A year has gone by since freelance journalist Kenji Goto was murdered by Islamic State militants, and Goto’s friends, still in mourning, are planning various events to pass on his legacy.
To commemorate the first anniversary of his death, Sakura Baba, 42, will be staging a play about Goto titled “Indigo Blue Shamal” for two days starting Saturday in the city of Osaka.
The play is about Kenji covering military conflicts around the world with a rookie female reporter he had met the year before. Baba, a native of Toyonaka in Osaka, had written the script in 2011,
In the play, Baba likens Goto to “shamals,” which means strong winds in Arabic. She cites Indigo as being a color also associated with mourning.
Kenji, the main character, is portrayed as a gentle and friendly person with a cheery smile who is devoted to reporting on the lives of people caught in war zones.
Baba said she was shocked to see Goto kneeling in an orange jumpsuit as the masked “jihadi John” stood beside him brandishing a knife in the hostage video released by the Islamic State group a year ago.

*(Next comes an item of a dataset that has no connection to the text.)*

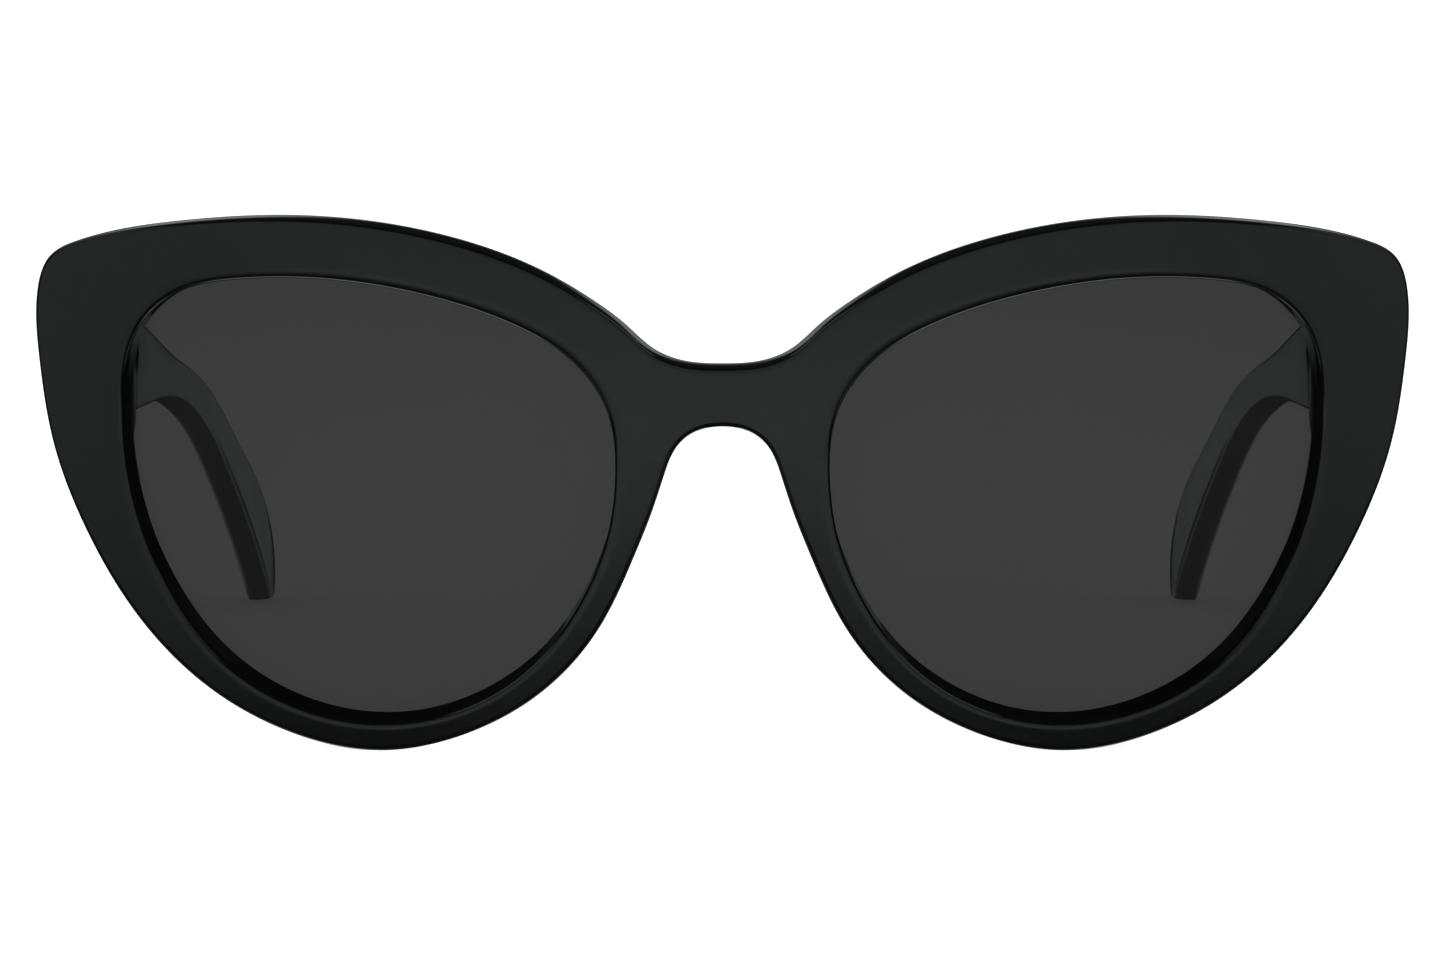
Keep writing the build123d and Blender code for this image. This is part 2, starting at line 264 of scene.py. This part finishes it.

At first, she tried not to think about it. Then, after a while, Baba realized that media coverage of Goto had dropped off significantly.
It was then that she recalled his words: “The most important thing is to keep on telling.”
In one scene, Kenji shouts at the rookie journalist as she witnesses someone’s death.
“Keep on shooting (the video)! No matter how much you are jeered or yelled at, you need to accept it! That’s what journalists do,” his character says.
Baba believes Goto is still trying to convey some kind of message.
“What can we do to stop conflicts? I hope I can convey his message, even for a little bit,” said actor Hideki Yamamoto, 44, who plays Kenji.
Baba is not the only one who was touched by Goto.
Miki Urahata, 42, of Tokyo’s Adachi Ward, said Goto taught her the importance of never giving up.
When Urahata’s 10-year-old son, who goes to a public school for children with disabilities in Saitama Prefecture, was smacked in the face by a female teacher, she filed a lawsuit seeking compensation from Saitama and the teacher.
Goto used to sit in on those court hearings for support. In October 2014, she received a phone call from him not long before his ill-fated trip to Syria.
“Promise me you’ll fight until the end for the sake of your child, that you won’t give up,” Urahata recalled Goto as telling her.
In October last year, the court ordered the Saitama Prefectural Government to pay compensation, ruling that Urahata’s son had been physically abused.
But Goto was not there to witness the victory.
“I wanted him to say: ‘You did great,’ ” she said.
On Jan. 20, when Urahata held a gathering to explain the outcome of the case to her supporters, participants offered a silent prayer to mourn Goto.
Another close friend of Goto, Nakaba Kozu, 54, a graphic artist, still can’t come to grips with his slaying.
“I still can’t believe it really happened,” said Kozu.
The two worked together in 2010, creating artworks from Goto’s war photographs and records that were later shown to the public across the country.
After his death, Kozu produced a collection of three hymns Goto loved that were released under the title “By Your Side.”
The CD’s cover and booklet were illustrated with flower drawings by a girl Goto met while he was reporting in Syria.
“This CD shows a peaceful world, beyond religious and cultural boundaries. I want to spread Kenji’s idea of an ideal world,” he added.